In contrast, certain categories of individuals are deemed ineligible or incompetent to engage in legally binding agreements and contracts:

(a) Minors,

(b) Individuals lacking mental capacity, and

(c) Persons rendered legally incompetent due to their status, encompassing political, corporate, or legal contexts.



As per the definition outlined in Section 3 of the Indian Majority Act, 1875, a minor is an individual who has not yet reached the age of 18. However, there are specific instances where a minor is considered to reach majority upon reaching 21 years of age:

(a) When a guardian is appointed for the minor's person or property under the Guardians and Wards Act, 1890.

(b) When a Court of Wards assumes control over the minor's property.

Void Nature of Contracts Involving Minors

Contrary to English Law, where contracts by minors are typically voidable under certain conditions, Indian Law holds that contracts involving minors are void from the outset, not merely voidable. Consequently, a minor cannot be bound by a contract, as they lack the legal capacity to do so.

This legal stance in India was solidified by the Privy Council in the notable case of Mohiri Bibi vs Dharmodas Ghose, which serves as a definitive reference point.

Contracts by Persons of Mental Incompetence

Sections 10 and 11 establish the requirement that a person must possess soundness of mind to be competent to enter into a contract.

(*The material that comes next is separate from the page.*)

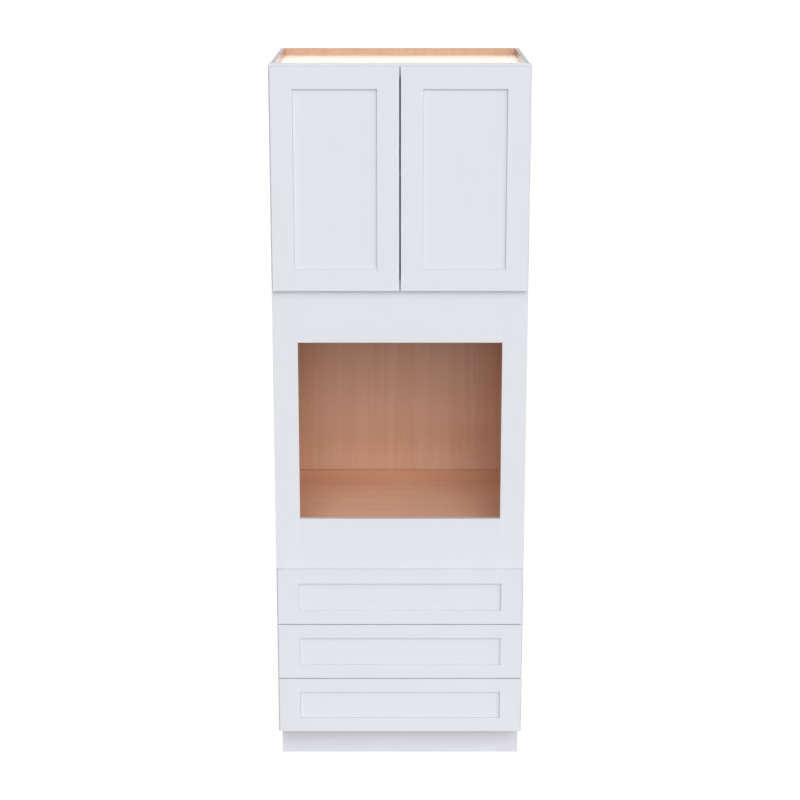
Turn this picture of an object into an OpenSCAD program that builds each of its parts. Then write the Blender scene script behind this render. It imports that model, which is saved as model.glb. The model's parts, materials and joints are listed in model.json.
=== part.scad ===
// Tall oven cabinet with a face frame: two framed doors over an oven opening, three drawers below.
// Millimetres. The floor is z = 0, the doors face -Y, and x = 0 is the middle of the cabinet.
// Depths in the modules are counted back from the front plane of the face frame.

/* [Cabinet] */
// Width over the face frame
cab_w = 838.2; // [720:1:960]
// Height from the floor to the top of the face frame
cab_h = 2405; // [2130:1:2500]
// Depth from the front of the face frame to the back
cab_d = 609.6; // [600:1:660]
// How far the face frame stands out past each side panel
frame_overhang = 6.35; // [3:0.5:9]
// Height of the toe space
toe_h = 114.3; // [90:1:130]
// Depth of the toe space
toe_recess = 76.2; // [60:1:90]
// How far the top panel lies below the top edge
top_drop = 22; // [15:1:40]

/* [Sheet goods] */
// Thickness of the side panels
side_t = 12.7; // [10:0.1:19]
// Thickness of the back panel
back_t = 12.7; // [6:0.1:16]
// Thickness of the top panel, the cupboard floor and the bottom panel
deck_t = 12.7; // [10:0.1:19]
// Thickness of the board that carries the oven
oven_shelf_t = 19.05; // [16:0.1:25]
// Thickness of the adjustable shelf
shelf_t = 15.9; // [12:0.1:19]
// Thickness of the toe kick board
toe_t = 12.7; // [6:0.1:16]
// Thickness of the nailing rails and of the strip behind the oven
nailer_t = 12.7; // [10:0.1:19]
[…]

Section 12 further delineates that a person is deemed to be of unsound mind, for contract-making purposes, if they lack the capacity to understand the contract's terms and to form a rational judgement regarding its implications on their interests.

Moreover, the section clarifies that a person who is typically of unsound mind but occasionally exhibits soundness of mind may enter into a contract during those lucid intervals.

Conversely, a person who is generally of sound mind but occasionally experiences unsoundness may not engage in contracts during those unsound periods.

Soundness of mind, therefore, hinges on two key factors:

(a) Understanding the contract terms.

(b) Ability to rationally assess its impact on personal interests.


Illustrative Examples

(i) A lunatic confined in an asylum may usually exhibit unsoundness of mind. However, during sporadic intervals of lucidity, albeit brief, they may be deemed competent to enter into valid contracts.

(ii) Conversely, even a mentally sound individual may occasionally experience unsoundness, such as during intoxication or delirium induced by high fever. During such periods of unsoundness, they lack the capacity to enter into valid contracts.

Ultimately, the determination of whether an individual was of sound or unsound mind at the time of contract formation rests with the court, contingent upon the specific circumstances and evidence presented in each case.

An individual classified as an idiot is deemed to be permanently of unsound mind, devoid of any periods of lucidity throughout their lifetime. Consequently, contracts entered into by an idiot are void from the outset, similar to contracts involving minors, as previously discussed.

Moreover, concerning the provision of life necessities to individuals of unsound mind (such as lunatics, intoxicated persons, individuals experiencing delirium, or idiots), the legal liability mirrors that applicable to minors (as per Section 68).

Additionally, akin to minors, individuals classified as idiots can still benefit from contracts, thereby entitled to any advantages stipulated therein.

Incompetence Due to Status

Various circumstances can render individuals incompetent to contract, including:

(i) Political Status

(a) An alien enemy, a foreign national from a country at war with India, is prohibited from entering into contracts with Indian citizens during wartime. Contracts made before the onset of war may be dissolved or suspended until the conflict's conclusion.

Contracts against public policy or benefiting the enemy country dissolve automatically, while others remain suspended, reviving after the war, provided they haven't become time-barred under the Indian Limitation Act.

(b) Conversely, an alien friend, a citizen of a foreign nation at peace with India, possesses the same contracting rights as an Indian citizen, provided they meet general competency requirements.

(ii) Corporate Status

According to the Companies Act, 1956, a company is prohibited from entering into contracts that contravene its Memorandum of Association.

(iii) Legal Status

Individuals declared insolvent are not deemed competent to enter into contracts until they obtain a certificate of discharge from insolvency.

(iv) Marital Status

Married women hold full capacity to enter into valid contracts. They have the authority to sue and be sued in their own name.